● Exercise details
Search the material for the string "that", then report how many lines hold it, with no other text.

● Exercise materials
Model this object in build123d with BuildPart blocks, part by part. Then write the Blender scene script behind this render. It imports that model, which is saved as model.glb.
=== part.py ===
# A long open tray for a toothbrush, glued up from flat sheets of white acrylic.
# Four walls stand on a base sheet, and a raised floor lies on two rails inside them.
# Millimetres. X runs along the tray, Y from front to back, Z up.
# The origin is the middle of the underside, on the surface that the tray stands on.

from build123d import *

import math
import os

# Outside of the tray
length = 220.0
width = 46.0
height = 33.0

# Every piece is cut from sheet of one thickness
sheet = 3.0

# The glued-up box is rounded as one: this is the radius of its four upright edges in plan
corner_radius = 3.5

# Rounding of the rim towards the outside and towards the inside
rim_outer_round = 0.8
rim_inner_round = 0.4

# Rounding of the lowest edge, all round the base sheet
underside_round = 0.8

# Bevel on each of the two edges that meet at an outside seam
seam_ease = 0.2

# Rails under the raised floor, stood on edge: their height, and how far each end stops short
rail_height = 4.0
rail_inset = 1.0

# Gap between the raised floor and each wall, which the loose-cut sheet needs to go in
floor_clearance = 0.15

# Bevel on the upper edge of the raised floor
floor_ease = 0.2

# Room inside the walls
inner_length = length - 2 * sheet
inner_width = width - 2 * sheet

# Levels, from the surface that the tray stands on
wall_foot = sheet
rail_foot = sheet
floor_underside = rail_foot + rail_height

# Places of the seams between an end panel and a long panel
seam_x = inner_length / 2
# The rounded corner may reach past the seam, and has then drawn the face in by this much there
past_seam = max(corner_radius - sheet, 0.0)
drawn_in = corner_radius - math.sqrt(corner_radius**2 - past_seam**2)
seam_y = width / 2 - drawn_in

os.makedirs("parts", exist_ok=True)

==

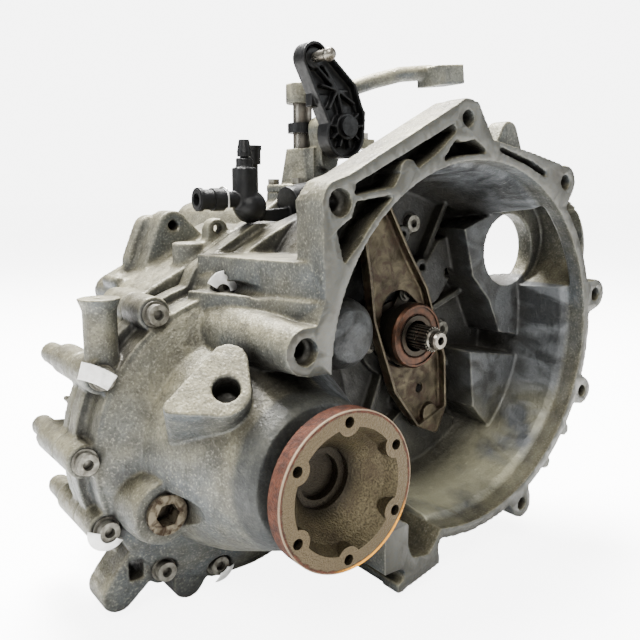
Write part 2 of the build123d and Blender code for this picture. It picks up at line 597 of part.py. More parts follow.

...

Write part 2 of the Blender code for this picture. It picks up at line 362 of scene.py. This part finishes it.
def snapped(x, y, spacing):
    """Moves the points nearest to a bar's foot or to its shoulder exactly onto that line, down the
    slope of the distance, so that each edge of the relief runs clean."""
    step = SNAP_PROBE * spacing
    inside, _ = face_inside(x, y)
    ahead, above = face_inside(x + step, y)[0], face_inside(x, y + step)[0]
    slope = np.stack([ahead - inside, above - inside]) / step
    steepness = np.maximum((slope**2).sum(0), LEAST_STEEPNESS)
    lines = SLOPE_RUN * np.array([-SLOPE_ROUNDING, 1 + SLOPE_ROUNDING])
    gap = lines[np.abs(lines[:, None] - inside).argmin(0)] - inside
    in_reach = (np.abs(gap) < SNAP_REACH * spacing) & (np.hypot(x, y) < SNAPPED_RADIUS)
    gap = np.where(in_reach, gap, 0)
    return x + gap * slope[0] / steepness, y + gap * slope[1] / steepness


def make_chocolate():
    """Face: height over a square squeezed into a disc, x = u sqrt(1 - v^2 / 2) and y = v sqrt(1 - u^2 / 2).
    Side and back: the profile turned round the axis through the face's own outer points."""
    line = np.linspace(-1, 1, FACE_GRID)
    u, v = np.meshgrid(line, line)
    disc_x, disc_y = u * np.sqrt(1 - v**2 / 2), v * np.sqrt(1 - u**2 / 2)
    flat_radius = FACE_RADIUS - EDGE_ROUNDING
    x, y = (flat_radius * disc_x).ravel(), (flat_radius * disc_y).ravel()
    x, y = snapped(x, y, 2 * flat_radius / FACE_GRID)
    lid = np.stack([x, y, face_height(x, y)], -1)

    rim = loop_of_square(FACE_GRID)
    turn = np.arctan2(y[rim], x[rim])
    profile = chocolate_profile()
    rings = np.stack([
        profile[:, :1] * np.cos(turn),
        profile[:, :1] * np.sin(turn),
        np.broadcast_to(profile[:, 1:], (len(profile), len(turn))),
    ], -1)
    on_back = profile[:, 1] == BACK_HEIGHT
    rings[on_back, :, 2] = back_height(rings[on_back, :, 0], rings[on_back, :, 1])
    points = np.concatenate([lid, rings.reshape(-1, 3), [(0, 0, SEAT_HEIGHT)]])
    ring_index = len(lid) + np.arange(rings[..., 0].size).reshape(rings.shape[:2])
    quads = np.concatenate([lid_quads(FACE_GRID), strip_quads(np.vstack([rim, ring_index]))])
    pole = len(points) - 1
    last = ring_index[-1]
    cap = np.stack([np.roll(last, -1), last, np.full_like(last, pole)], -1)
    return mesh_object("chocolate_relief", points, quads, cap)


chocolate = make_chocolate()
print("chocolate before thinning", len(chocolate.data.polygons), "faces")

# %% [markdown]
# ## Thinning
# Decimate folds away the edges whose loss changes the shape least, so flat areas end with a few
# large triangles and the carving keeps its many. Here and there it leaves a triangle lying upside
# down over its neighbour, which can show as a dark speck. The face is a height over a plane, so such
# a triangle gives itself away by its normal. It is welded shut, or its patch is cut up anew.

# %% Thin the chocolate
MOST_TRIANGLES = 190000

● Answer
6